According to investigations by the Sunday Standard, the country's stock could run out by end of May given that majority of Kenyans are at home and consuming more food.

 

Last year, Kenya had a production of 43 million bags of corn during the long and short rains, which according to experts is one of the highest harvests, the best in the recent past.

 

Given the per capita consumption of 100 kg per person per year according to the Kenya National Bureau of Statistics (KNBS), the country requires about 51 million bags to be food sufficient. This means there was a shortfall of eight million bags.

 

The deficit could begin from May when corn from the short rain begins to diminish, setting in a period of shortage.

 

Corn is a staple crop for the country and according to Tegemeo Institute, there has been an average production of 40 million bags in the last five years against an estimated demand of 51 million bags annually.

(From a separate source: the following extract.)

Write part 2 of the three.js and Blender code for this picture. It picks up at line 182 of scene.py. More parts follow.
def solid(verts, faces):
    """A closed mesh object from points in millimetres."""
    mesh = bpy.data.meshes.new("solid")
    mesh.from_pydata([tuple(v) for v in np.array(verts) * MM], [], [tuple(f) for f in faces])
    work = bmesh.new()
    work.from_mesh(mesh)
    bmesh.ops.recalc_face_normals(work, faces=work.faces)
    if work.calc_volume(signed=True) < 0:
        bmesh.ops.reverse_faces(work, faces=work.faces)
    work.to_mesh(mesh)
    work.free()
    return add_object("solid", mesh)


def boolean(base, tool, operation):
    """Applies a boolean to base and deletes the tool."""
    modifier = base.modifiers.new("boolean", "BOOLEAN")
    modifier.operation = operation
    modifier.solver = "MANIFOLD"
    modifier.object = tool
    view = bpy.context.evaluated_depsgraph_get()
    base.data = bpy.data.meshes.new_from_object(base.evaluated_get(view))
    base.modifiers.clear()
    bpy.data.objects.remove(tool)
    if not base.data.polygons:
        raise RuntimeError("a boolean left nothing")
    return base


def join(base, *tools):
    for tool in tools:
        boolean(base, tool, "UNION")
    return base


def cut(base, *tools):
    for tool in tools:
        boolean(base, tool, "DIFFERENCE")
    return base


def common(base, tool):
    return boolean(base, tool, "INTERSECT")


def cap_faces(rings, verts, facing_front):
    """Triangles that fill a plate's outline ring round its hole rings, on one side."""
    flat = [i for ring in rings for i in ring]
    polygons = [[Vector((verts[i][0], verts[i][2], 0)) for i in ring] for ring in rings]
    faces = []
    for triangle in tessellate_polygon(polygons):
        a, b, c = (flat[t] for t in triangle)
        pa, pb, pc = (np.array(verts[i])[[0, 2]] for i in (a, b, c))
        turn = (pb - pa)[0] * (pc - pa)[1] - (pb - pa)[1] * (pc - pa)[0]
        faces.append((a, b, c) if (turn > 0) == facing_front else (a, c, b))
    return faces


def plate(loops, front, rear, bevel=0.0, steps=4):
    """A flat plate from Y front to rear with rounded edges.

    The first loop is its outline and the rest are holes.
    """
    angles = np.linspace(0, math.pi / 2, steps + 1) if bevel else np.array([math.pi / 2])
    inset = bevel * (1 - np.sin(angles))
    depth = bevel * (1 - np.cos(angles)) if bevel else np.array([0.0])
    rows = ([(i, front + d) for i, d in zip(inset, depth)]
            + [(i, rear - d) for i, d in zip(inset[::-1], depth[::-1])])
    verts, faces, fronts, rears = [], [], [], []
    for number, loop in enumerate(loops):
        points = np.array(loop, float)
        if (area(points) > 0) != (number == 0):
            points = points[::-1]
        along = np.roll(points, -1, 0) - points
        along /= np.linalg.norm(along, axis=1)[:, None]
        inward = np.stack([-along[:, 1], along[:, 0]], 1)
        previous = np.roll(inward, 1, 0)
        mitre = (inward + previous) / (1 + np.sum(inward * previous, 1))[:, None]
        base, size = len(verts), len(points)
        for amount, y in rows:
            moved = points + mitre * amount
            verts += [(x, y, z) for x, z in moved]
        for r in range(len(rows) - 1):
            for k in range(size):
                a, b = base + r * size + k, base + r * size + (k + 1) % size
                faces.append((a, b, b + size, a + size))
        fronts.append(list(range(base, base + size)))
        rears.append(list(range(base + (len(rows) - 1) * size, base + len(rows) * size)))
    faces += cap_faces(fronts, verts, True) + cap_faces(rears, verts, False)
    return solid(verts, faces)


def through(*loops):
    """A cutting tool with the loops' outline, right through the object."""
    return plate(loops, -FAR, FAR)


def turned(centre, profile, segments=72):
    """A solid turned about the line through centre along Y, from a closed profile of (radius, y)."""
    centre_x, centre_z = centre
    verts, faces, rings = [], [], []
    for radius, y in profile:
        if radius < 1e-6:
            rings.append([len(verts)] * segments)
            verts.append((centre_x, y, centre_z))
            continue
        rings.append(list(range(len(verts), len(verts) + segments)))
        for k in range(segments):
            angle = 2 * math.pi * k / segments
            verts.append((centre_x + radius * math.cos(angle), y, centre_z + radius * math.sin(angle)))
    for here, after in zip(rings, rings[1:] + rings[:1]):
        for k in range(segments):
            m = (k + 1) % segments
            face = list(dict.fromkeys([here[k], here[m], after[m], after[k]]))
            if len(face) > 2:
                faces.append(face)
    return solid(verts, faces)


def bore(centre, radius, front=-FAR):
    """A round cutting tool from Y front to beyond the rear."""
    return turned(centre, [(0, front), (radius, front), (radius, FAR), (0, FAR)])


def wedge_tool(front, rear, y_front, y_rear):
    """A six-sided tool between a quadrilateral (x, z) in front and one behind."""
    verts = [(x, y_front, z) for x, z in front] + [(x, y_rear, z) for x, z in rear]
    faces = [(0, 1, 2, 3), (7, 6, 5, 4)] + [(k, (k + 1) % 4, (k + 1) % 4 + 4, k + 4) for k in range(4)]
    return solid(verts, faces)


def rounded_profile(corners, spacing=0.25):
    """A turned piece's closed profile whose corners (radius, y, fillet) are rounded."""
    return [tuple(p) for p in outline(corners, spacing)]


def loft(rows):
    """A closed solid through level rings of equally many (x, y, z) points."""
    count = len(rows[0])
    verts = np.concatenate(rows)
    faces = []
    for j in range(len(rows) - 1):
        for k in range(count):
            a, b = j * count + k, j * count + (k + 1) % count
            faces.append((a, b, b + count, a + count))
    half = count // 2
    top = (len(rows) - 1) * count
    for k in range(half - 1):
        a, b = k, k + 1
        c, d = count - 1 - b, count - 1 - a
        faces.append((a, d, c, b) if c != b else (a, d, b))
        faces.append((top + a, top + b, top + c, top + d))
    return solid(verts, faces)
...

The KNBS recent census report indicated the country had a population of 49 million people and with a 100 kg per capita, meaning Kenyans consume over 49 million bags a year.

 

This is only corn consumption for food only, meaning if all the corn produced went to food use, the country would still need to import.

 

The Tegemeo Institute said the situation is further complicated given the need for corn for other uses including industrial manufacturing, seed and animal feed, which account for 2%, 1% and 2%, respectively.

 

Grant Brooke, a former researcher in Kenya and founder Twiga, argued that if no action is taken, the country could easily see the current health crisis turn into a food security crisis, and put at risk far more lives than the disease itself.

 

"Goals here should be to craft a policy that does not handicap food access," said Brooke.

 

The possible food situation could be complicated by restricted movement of people and goods across the globe that could hinder supply of imported corn on time.

 

In the past, millers have imported corn from Brazil, Mexico and South African countries of Malawi and Zambia.

 

However, given the lockdown being experienced by most of these countries, some could limit the amount of food they would like to import.

 

If the government does not open up the importation process early enough, the situation could spiral into a crisis soon.

 

According to a report dubbed 'Estimated Maize', production for March 2020, the monthly consumption is 4.25 million bags while total local production is 43.3 million bags.